I remember having a conversation with a K-9 Supervisor for a large Department in NC, who also runs his own K-9 Business. He told me that he has clocked Mals at up to 40 Miles per hour with radar. He told me that he had Shepherds about 5-10 miles per hour slower. I however, have never personally seen it done. I would love to though. ~Justin


----------



## Bob Scott (Mar 30, 2006)

Kadi Thingvall said:


> Did the article indicate if the horses were clocked with or without a rider? I would think carrying 1/8-1/4 of their body weight, depending on the riders weight, saddle, etc and the horses size, would make a difference. That's like putting anywhere from 8-16 lbs on a 65lb Malinois then clocking the change in their speed.
> 
> It's still amazing though that the horses aren't running faster than that. I'm not surprised though, at least for short distances when I'd go out on trail our dogs were able to keep up with the horses. If we galloped long distances they would slowly fall behind, but at a canter they kept up for long periods of time.

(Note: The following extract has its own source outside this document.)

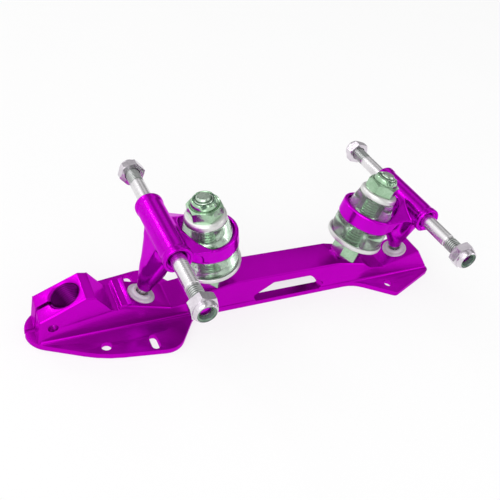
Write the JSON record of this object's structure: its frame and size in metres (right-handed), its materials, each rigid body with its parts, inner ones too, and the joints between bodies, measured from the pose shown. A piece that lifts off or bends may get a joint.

Not sure how true it is but I've herd that a race horse runs faster with a rider on board. Supposedly it's because the rider pushes the horse faster.


----------



## Lisa Maze (Mar 30, 2007)

Kadi Thingvall said:


> Did the article indicate if the horses were clocked with or without a rider? I would think carrying 1/8-1/4 of their body weight, depending on the riders weight, saddle, etc and the horses size, would make a difference. That's like putting anywhere from 8-16 lbs on a 65lb Malinois then clocking the change in their speed.
> 
> It's still amazing though that the horses aren't running faster than that. I'm not surprised though, at least for short distances when I'd go out on trail our dogs were able to keep up with the horses. If we galloped long distances they would slowly fall behind, but at a canter they kept up for long periods of time.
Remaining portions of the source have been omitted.